Parts and joints as JSON
..........

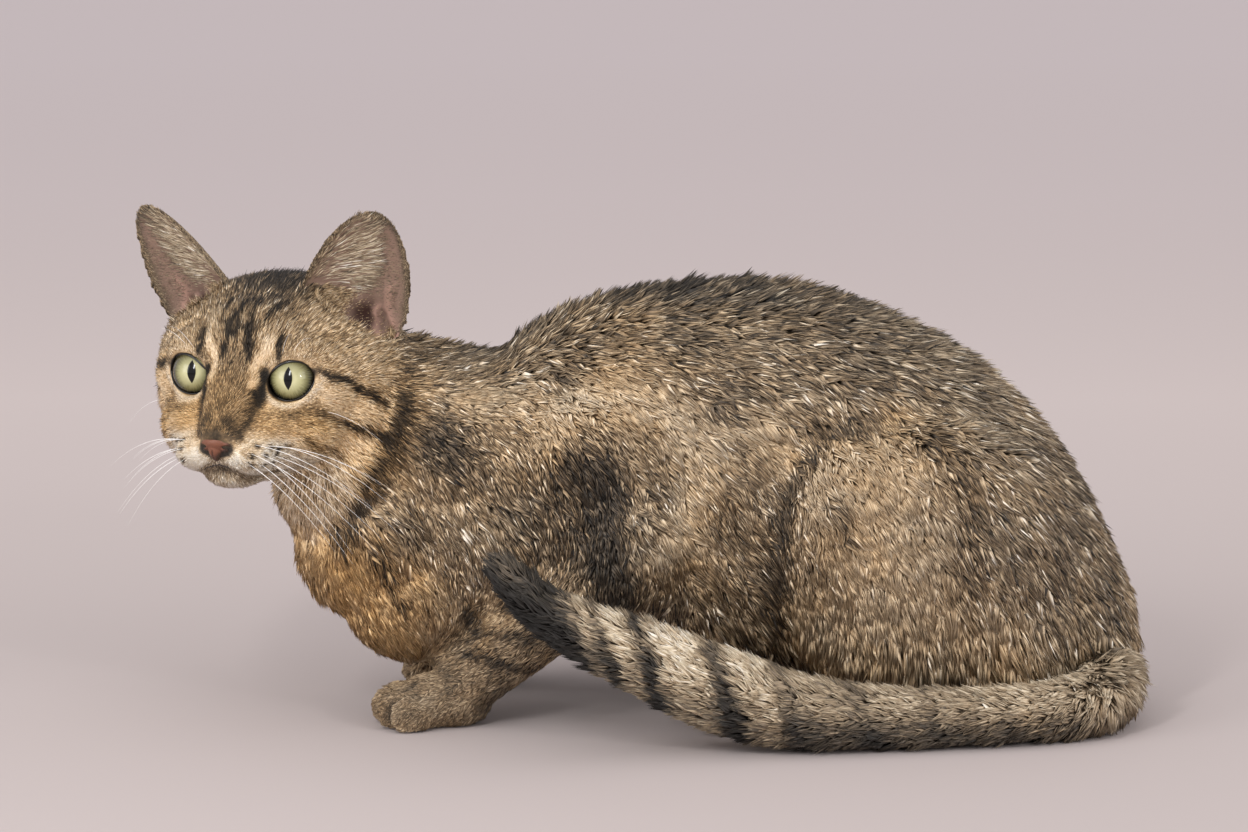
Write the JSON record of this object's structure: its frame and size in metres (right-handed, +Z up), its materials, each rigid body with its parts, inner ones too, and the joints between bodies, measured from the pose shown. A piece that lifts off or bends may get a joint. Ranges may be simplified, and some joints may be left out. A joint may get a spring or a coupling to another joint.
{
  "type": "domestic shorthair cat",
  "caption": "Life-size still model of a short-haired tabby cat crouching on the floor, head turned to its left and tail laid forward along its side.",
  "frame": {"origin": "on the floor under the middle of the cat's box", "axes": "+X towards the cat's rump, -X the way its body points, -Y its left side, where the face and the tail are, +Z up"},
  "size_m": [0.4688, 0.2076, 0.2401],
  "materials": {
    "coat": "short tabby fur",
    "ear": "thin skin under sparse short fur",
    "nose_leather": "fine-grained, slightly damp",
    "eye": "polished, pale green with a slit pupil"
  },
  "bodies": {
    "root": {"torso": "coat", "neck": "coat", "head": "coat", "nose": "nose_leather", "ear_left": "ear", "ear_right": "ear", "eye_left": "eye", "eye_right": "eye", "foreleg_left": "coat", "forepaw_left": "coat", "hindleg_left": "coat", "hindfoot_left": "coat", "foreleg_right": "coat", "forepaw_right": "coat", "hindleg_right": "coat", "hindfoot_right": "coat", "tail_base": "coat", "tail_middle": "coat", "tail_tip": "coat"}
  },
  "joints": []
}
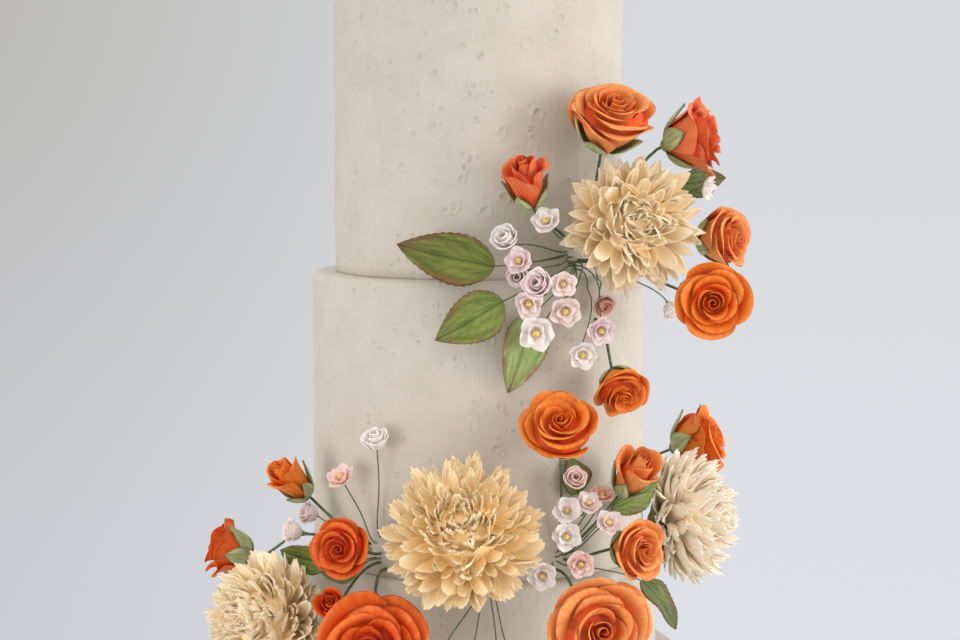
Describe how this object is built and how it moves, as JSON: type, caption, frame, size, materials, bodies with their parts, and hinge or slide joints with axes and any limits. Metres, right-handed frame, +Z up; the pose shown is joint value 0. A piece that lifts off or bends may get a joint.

..........

--- Goal of the exercise ---
Pull out each line of the listing that holds the string "type".

--- Answer to the exercise ---
  "type": "domestic shorthair cat",
Describe how this object is built and how it moves, as JSON: type, caption, frame, size, materials, bodies with their parts, and hinge or slide joints with axes and any limits. Metres, right-handed frame, +Z up; the pose shown is joint value 0. A piece that lifts off or bends may get a joint.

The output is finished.